__Stated goal__. Find and copy lines holding "that".

__Input records__.
## start

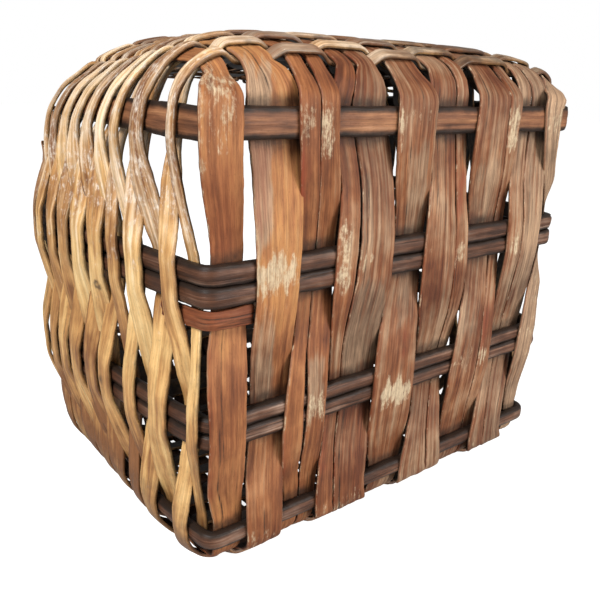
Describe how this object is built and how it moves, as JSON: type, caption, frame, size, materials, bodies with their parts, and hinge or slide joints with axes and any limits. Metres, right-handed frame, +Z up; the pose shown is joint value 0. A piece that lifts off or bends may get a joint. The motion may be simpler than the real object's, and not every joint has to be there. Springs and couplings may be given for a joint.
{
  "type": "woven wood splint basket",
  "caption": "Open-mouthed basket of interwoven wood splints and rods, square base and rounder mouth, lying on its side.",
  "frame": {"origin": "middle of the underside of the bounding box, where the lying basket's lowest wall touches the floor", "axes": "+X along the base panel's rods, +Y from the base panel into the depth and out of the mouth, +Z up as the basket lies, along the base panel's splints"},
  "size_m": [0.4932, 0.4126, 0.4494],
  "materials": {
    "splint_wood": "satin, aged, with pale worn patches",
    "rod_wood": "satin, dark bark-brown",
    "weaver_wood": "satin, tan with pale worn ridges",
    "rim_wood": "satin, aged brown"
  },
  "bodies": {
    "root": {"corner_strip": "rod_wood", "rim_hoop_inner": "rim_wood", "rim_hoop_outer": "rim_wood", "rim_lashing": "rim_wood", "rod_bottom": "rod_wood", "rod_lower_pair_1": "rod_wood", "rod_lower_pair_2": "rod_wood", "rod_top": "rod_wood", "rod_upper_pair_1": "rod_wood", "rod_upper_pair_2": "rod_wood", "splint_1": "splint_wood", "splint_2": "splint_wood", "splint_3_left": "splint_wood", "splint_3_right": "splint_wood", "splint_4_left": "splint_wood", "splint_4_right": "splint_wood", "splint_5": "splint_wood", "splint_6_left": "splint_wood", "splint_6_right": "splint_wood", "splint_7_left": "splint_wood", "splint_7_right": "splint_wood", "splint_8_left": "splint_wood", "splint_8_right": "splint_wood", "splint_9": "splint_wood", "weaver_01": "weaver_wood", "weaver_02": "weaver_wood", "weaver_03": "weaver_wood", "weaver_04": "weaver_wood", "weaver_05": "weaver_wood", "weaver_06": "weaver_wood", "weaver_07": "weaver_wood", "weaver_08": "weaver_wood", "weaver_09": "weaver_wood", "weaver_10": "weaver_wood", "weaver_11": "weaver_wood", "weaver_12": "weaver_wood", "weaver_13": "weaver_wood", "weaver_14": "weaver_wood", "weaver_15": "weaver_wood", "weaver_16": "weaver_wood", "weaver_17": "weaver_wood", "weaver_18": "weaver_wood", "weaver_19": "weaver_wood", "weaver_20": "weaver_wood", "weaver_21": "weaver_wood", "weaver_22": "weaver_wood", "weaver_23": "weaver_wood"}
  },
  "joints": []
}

## end
## start

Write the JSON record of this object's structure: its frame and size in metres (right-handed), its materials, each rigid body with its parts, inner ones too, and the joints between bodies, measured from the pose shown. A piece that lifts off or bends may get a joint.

## end
## start

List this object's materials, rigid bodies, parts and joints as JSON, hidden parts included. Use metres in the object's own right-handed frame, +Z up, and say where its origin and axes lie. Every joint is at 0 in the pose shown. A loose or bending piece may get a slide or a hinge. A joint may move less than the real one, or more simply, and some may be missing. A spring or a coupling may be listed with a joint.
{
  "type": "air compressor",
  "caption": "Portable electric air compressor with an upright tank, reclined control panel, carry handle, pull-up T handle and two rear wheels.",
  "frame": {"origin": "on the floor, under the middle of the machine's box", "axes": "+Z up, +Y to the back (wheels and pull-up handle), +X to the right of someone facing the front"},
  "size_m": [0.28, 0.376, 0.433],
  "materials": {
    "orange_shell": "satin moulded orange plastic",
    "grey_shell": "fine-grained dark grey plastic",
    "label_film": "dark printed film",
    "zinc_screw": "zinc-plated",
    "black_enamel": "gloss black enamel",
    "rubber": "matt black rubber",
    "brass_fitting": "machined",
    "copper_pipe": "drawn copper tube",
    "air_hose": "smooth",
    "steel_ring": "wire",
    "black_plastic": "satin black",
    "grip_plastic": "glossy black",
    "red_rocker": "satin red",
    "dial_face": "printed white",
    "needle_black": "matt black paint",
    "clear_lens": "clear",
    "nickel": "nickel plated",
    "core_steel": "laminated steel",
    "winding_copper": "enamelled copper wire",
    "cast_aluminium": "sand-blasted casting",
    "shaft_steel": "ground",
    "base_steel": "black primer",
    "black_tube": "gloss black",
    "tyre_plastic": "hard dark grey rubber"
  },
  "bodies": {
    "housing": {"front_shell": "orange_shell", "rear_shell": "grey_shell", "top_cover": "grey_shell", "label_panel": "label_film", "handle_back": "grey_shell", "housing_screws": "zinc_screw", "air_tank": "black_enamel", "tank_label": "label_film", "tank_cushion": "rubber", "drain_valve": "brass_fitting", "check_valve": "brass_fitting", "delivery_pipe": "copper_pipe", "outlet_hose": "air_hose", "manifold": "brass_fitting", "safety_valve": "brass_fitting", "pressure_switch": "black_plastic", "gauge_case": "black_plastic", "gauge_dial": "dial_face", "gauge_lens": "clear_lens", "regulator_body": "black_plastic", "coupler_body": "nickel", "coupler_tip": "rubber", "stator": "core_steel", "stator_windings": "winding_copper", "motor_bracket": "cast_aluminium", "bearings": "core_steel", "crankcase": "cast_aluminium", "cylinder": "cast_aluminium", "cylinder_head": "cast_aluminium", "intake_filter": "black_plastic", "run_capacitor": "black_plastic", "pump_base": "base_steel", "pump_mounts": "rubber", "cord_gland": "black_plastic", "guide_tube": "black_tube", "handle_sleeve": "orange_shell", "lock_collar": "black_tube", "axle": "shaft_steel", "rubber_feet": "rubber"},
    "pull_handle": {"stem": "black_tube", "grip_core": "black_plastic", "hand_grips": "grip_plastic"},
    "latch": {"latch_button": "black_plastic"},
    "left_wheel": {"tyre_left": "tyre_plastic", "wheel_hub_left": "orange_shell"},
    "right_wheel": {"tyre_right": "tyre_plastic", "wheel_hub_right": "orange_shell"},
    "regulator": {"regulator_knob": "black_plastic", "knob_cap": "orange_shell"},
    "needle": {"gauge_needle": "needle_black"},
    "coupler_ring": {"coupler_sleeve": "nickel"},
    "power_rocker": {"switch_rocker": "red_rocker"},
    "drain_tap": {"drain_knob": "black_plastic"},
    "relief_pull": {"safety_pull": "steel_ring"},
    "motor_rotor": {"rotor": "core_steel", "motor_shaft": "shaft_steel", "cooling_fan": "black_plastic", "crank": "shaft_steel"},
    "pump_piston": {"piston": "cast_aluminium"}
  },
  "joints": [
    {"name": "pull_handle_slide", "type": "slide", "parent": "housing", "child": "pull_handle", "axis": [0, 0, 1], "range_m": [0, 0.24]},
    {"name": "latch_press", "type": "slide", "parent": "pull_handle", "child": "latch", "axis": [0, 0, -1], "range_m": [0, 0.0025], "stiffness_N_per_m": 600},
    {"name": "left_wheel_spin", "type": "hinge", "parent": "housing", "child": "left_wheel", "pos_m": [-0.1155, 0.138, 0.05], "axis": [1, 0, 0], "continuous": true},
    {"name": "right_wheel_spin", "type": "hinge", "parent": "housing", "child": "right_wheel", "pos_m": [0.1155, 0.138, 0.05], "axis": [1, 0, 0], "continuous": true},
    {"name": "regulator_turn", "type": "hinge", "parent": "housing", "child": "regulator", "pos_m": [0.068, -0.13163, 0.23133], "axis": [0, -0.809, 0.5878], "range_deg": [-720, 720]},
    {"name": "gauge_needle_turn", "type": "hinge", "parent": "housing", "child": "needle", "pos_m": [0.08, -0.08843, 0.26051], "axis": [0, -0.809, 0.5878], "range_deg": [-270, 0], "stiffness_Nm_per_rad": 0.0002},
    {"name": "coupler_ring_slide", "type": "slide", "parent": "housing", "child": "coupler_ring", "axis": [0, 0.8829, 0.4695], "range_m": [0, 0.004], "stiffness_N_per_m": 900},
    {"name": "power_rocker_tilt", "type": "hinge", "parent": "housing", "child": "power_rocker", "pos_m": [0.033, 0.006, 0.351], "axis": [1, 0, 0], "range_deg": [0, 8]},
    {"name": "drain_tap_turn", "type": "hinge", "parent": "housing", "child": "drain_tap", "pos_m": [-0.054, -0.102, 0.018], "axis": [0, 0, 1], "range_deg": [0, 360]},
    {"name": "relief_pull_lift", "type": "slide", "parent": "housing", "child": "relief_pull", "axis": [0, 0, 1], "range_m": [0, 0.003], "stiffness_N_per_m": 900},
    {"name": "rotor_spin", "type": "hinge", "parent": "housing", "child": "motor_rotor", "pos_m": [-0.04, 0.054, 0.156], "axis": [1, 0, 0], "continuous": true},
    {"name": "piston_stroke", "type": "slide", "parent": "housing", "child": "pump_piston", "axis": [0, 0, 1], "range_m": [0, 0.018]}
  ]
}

## end

__Reply__.
Describe how this object is built and how it moves, as JSON: type, caption, frame, size, materials, bodies with their parts, and hinge or slide joints with axes and any limits. Metres, right-handed frame, +Z up; the pose shown is joint value 0. A piece that lifts off or bends may get a joint. The motion may be simpler than the real object's, and not every joint has to be there. Springs and couplings may be given for a joint.
Write the JSON record of this object's structure: its frame and size in metres (right-handed), its materials, each rigid body with its parts, inner ones too, and the joints between bodies, measured from the pose shown. A piece that lifts off or bends may get a joint.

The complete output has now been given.